Exotisme pour Occidentaux (Vietnam)
publié le 4 août 2020 à 15h20
(mis à jour le 5 août 2020 à 9h54)

Nous étions près d'une centaine, en nage sous la chaleur, entassés au premier étage du Café de Flore à Paris, le 29 mai 2001. La géographe Maud Lasseur a donné un merveilleux écho de cette soirée autour du thème du voyage. Sachant que la géographie scientifique contemporaine tient plutôt le voyage «à distance». Contrairement à l'anthropologue (M. Augé, C. Lévi-Strauss), au sociologue (J.-D. Urbain), à l'historien (J. Chesnaux, D. Roche), le géographe «en voyageur est difficile à distinguer dans les flux de passagers...» (A. Frémont) (1).

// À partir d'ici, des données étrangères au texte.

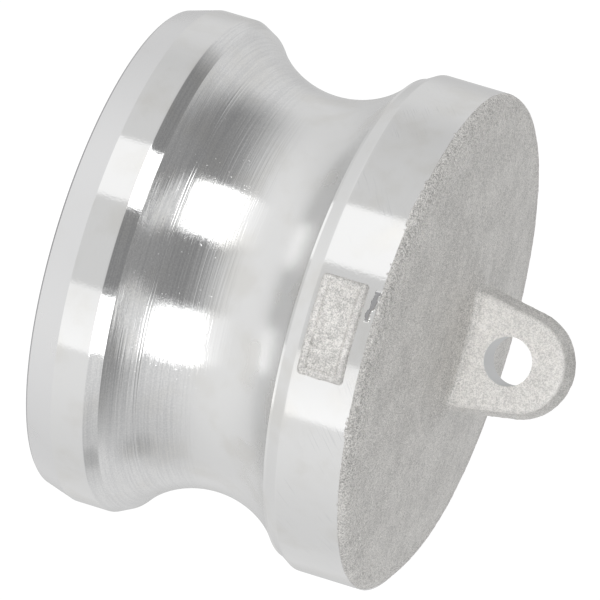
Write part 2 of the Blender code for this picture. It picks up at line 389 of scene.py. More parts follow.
def shape_tree(name, sizes):
    """A Geometry Nodes tree with one named input for each size, and its wires."""
    tree = bpy.data.node_groups.new(name, "GeometryNodeTree")
    tree.interface.new_socket("Geometry", in_out="OUTPUT", socket_type="NodeSocketGeometry")
    tree.interface.new_socket("Geometry", in_out="INPUT", socket_type="NodeSocketGeometry")
    for label, value in sizes.items():
        kind = SIZE_SOCKETS.get(type(value), "NodeSocketMaterial")
        socket = tree.interface.new_socket(label, in_out="INPUT", socket_type=kind)
        if kind != "NodeSocketMaterial":
            socket.default_value = value
    g = Wire(tree)
    entry = g.node("NodeGroupInput")
    sockets = [socket for socket in entry.socket.node.outputs if socket.name]
    return g, {socket.name: entry[socket.name] for socket in sockets}


print("kinds of size:", ", ".join(kind.__name__ for kind in SIZE_SOCKETS))

# %% [markdown]
# A modifier's inputs are set by their identifiers before anything is evaluated. The result is then
# copied into a plain mesh and the modifier goes, because the frame and the export want finished
# meshes. Each edge of a closed piece has exactly two faces, which is what the second helper counts.

# %% Run a tree and keep its mesh
def bake(name, tree, base, values):
    """Run a tree on a base mesh with these values, and keep the result as a plain mesh."""
    carrier = bpy.data.objects.new(name, base)
    scene.collection.objects.link(carrier)
    modifier = carrier.modifiers.new(tree.name, "NODES")
    modifier.node_group = tree
    for item in tree.interface.items_tree:
        if item.in_out == "INPUT" and item.name in values:
            modifier[item.identifier] = values[item.name]
    evaluated = carrier.evaluated_get(bpy.context.evaluated_depsgraph_get())
    mesh = bpy.data.meshes.new_from_object(evaluated)
    carrier.modifiers.remove(modifier)
    carrier.data = mesh
    mesh.name = name
    return carrier


def close_up(piece):
    """Merge doubles, turn the faces outward and report whether the piece is closed."""
    data = bmesh.new()
    data.from_mesh(piece.data)
    bmesh.ops.remove_doubles(data, verts=data.verts, dist=MERGE_DISTANCE)
    bmesh.ops.recalc_face_normals(data, faces=data.faces)
    open_edges = sum(1 for e in data.edges if not e.is_manifold)
    volume = data.calc_volume()
    triangles = sum(len(face.verts) - 2 for face in data.faces)
    data.to_mesh(piece.data)
    data.free()
    volume = round(volume / (10 * MM) ** 3, 2)
    print(piece.name, triangles, "triangles,", open_edges, "open edges,", volume, "cm3")


print("helpers ready:", bake.__name__, close_up.__name__)

# %% [markdown]
# A lathe works from one profile: half of the cross-section, as radius and height. This cell opens
# the tree with an input for each size. The profile is then put together from short stretches, each
# of them straight or round, as the tool would travel.

# %% Inputs of the lathe tree
turning_sizes = {
    "Nose Face Radius": NOSE_FACE_RADIUS,
    "Land Radius": LAND_RADIUS,
    "Lead In Length": LEAD_IN_LENGTH,
    "Nose Edge": NOSE_EDGE,
    "Groove Height": GROOVE_CENTRE_HEIGHT,
    "Groove Bottom Radius": GROOVE_BOTTOM_RADIUS,
    "Groove Radius": GROOVE_RADIUS,
    "Land End": LAND_END,
    "Land Chamfer Root": LAND_CHAMFER_ROOT,
    "Collar Start": COLLAR_START,
    "Collar Chamfer Root": COLLAR_CHAMFER_ROOT,
    "Collar Step": COLLAR_STEP,
    "Chamfer Edge Radius": CHAMFER_EDGE_RADIUS,
    "Collar Radius": COLLAR_RADIUS,
    "Collar End": COLLAR_END_HEIGHT + TUCK_UP,
    "Mouth Radius": MOUTH_RADIUS,
    "Mouth Edge Radius": MOUTH_EDGE_RADIUS,
    "Hollow Draft": HOLLOW_DRAFT,
    "Hollow Floor": HOLLOW_FLOOR,
    "Hollow Floor Radius": HOLLOW_FLOOR_RADIUS,
    "Facets": TURNED_FACETS,
}
g, size = shape_tree("turn_and_core", turning_sizes | {"Turned": None, "Cast": None})
print("inputs of the lathe tree:", len(size) - 1)

# %% [markdown]
# A curve's points become the rows of the turned skin, so each stretch says into how many rows it is
# cut: few on short straight ones, and many where light runs over a bend or along the hollow's
# wall. A stretch is kept as the values it needs, two points or an arc's centre, radius and angles,
# so that it can also be run the other way round.

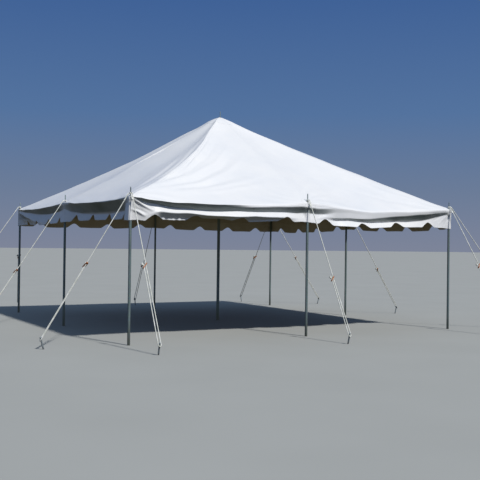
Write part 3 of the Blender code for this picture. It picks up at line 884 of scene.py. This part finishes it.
def on_roof(x, y, lift):
    """The point this far off the roof's upper face at a plan place."""
    place, normal, *_ = skin.ray_cast(Vector((x, y, 6)), Vector((0, 0, -1)))
    return place + normal * lift


def strip_mesh(name, lines):
    """A band of cloth through rows of points, each row running across it."""
    return cloth_mesh(name, [point for line in lines for point in line],
                      grid_faces(len(lines), len(lines[0])))


stitch_inset = 0.005
seam_width = 0.042
seam_thickness, patch_thickness = 0.0009, 0.0007
seam_lift, patch_lift, grommet_lift = 0.0012, 0.001, 0.0009  # how high each lies on the roof's upper face
patch_margin = 0.008  # from a patch to the canopy's edge
across_seam = [seam_width * share for share in (-0.5, -0.26, 0, 0.26, 0.5)]
strips = []
for corner in range(4):
    lines, places, gone, last = [], [], 0.0, None
    for share in np.linspace(0.022, 0.986, 130):
        line = []
        for off in across_seam:
            x, y = crest_point(share, crest_amount[corner], off)
            line.append(on_roof(*quarter(x, y, (4 - corner) % 4), seam_lift))
        gone += (line[2] - last).length if last else 0
        last = line[2]
        lines.append(line)
        places += [(seam_width / 2 - stitch_inset - abs(off), gone, 0) for off in across_seam]
    strips.append(strip_mesh("canopy_hip_seams", lines))
    mark_stitches(strips[-1], places)
seams = joined(strips)
finish_trim(seams, seam_thickness)

# Every pin as its plan place, the radius of its patch and the size of its grommet
patches, grommets = [], []
pins = [(0, 0, 0.28, 1.3)] + [(*quarter(u, -half_side, (4 - number) % 4), 0.11, 1) for number in range(4)
                             for u in (-half_side, 0)]
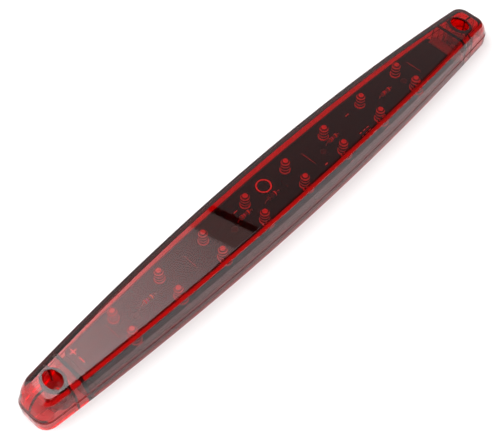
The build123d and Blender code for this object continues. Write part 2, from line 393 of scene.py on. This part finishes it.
def lens_outside():
    """Flange band, groove, steep sides, shoulder, bevel and arched face."""
    lower = outline(BODY_INSET)
    upper = outline(BODY_INSET + SIDE_DRAFT, CORNER_RADIUS, LENGTH / 2 - BODY_INSET - END_SLOPE)
    edge = outline(EDGE_ROUND, CORNER_RADIUS - EDGE_ROUND)
    skirt = outline()
    groove = outline(GROOVE_DEPTH, CORNER_RADIUS - GROOVE_DEPTH)
    loops = [
        level(outline(RIM_BREAK, CORNER_RADIUS - RIM_BREAK), 0),
        level(skirt, RIM_BREAK),
        level(skirt, FLANGE_HEIGHT - EDGE_ROUND),
        level(outline(EDGE_ROUND * 0.3, CORNER_RADIUS), FLANGE_HEIGHT - EDGE_ROUND * 0.3),
        level(edge, FLANGE_HEIGHT),
        level(groove, FLANGE_HEIGHT),
        level(groove, BODY_BOTTOM),
        level(lower, BODY_BOTTOM + 0.05),
    ]
    columns = []
    for corner, outward, down in drafted_top(0, lower, upper):
        knee = corner + down * SHOULDER_DOWN
        brow = on_arch(corner - outward * SHOULDER_ACROSS)
        crest = brow + (knee - brow).normalized() * BEVEL_DOWN
        crease = on_arch(brow - outward * BEVEL_ACROSS)
        inner = on_arch(crease - outward * BEVEL_ACROSS)
        crest_radius = CREST_RADIUS + (END_CREST_RADIUS - CREST_RADIUS) * outward.x**2
        columns.append(rounded(knee + down, knee, crest, KNEE_RADIUS)
                       + rounded(knee, crest, crease, crest_radius)
                       + rounded(crest, crease, inner, CREASE_RADIUS))
    loops += [[tuple(column[k]) for column in columns] for k in range(len(columns[0]))]
    return stack("lens", loops)


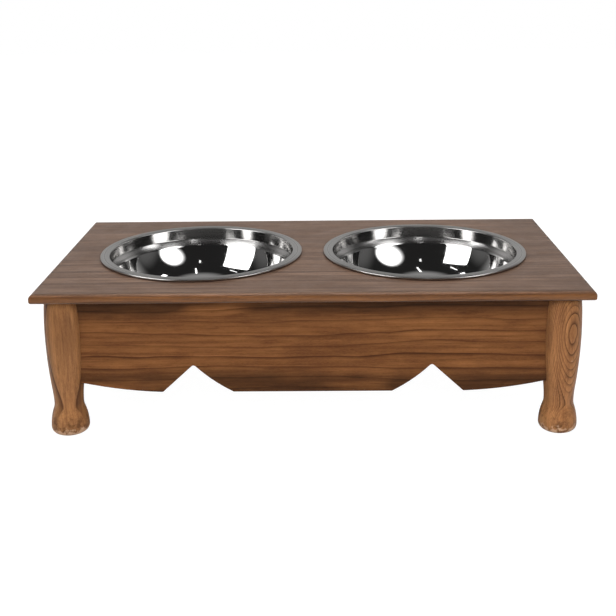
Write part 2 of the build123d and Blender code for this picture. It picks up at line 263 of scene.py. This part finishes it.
    # Stain and dust gather in the inside corners.
    open_air = g.node("AmbientOcclusion", {"Distance": CORNER_REACH}, samples=6).outputs["AO"]
    body = g.mix(g.span(open_air, 0.25, 0.9, 0.8, 0.0), body, line)

    if worn:
        # Dark stains around the foot
        stains = g.span(g.noise(place, 130.0, 3.0, 0.6), 0.50, 0.62, 0.0, 0.6)
        around = g.span(foot_height, worn * MM, 2.2 * worn * MM, 1.0, 0.0)
        body = g.mix(g.math("MULTIPLY", stains, around), body, line)
        # The stain is rubbed through low on the foot.
        scuffs = g.noise(place, 190.0, 3.0, 0.6)
        low = g.span(foot_height, 0.25 * worn * MM, worn * MM, 0.22, -0.12)
        body = g.mix(g.span(g.math("ADD", scuffs, low), 0.58, 0.72, 0.0, 0.6), body, BARE_WOOD)

    if edge_tone:
        # A board's moulded edges take the stain warmer than its faces.
        upward = g.math("ABSOLUTE", g.split(flat_normal)[2])
        body = g.mix(g.span(upward, 0.45, 0.97, 1.0, 0.0), body, edge_tone, "MULTIPLY")

    # End grain drinks more stain.
    turned = {"Vector": flat_normal, "Rotation": grain_turn}
    turned = g.node("Mapping", turned, vector_type="TEXTURE").outputs[0]
    end = g.math("POWER", g.math("ABSOLUTE", g.split(turned)[0]), 3.0)
    body = g.mix(g.math("MULTIPLY", end, 0.5), body, dark)

    rubbed = g.noise(place, 38.0, 3.0, 0.6)
    sheen = g.span(rubbed, 0.3, 0.7, rough - 0.07, rough + 0.09)
    sheen = g.math("ADD", sheen, g.math("MULTIPLY", pores, 0.12))
    height = g.math("SUBTRACT", g.math("MULTIPLY", hair, 0.3), g.math("MULTIPLY", pores, 1.0))
    height = g.math("ADD", height, g.math("MULTIPLY", fibre_fine, 0.35))
    height = g.math("SUBTRACT", height, g.math("MULTIPLY", late, 0.25))
    g.put(surface.inputs["Base Color"], body)
    g.put(surface.inputs["Roughness"], sheen)
    g.put(surface.inputs["Normal"], g.bump(height, 0.35, WOOD_RELIEF))
    surface.inputs["Specular IOR Level"].default_value = gloss
    surface.inputs["Coat Weight"].default_value = coat
    surface.inputs["Coat Roughness"].default_value = 0.3
    return material


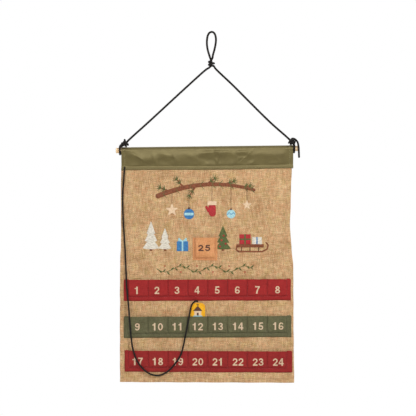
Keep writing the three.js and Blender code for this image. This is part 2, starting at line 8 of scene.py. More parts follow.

Pour Jean-Louis Tissier, «on peut retrouver quelques traces du voyage dans la »boîte noire« des géographes, leurs carnets de terrain , notes et dessins, plus souvent encore sur leurs photos et les commentaires qui les accompagnent.« Le premier exemple est celui des carnets de P. Vidal de La Blache. De retour d'une large traversée, à l'automne 1904, il note «un plaisir spécial à caractère géographique de voir en six semaines à la volée une section du globe terrestre, un raid en Pullman, le Pullman est favorable à la réflexion». Trente ans après, un best seller méconnu de la géographie formalise à la fois l'observation et la perméabilité. C'est Le petit guide du voyageur actif de Pierre Deffontaines qui propose en 1936 au moment où naît le tourisme populaire, des conseils des attitudes pour mettre à profit le droit reconnu à la mobilité. Un dernier rappel, celui d'une oeuvre de géographe, tendue par l'expérience du voyage, Noirs et Blancs de Jacques Weulersse, un récit de voyage en Afrique centrale et australe, cas unique, qui «tient la route» face à A. Gide, A. Londres et G. Simenon.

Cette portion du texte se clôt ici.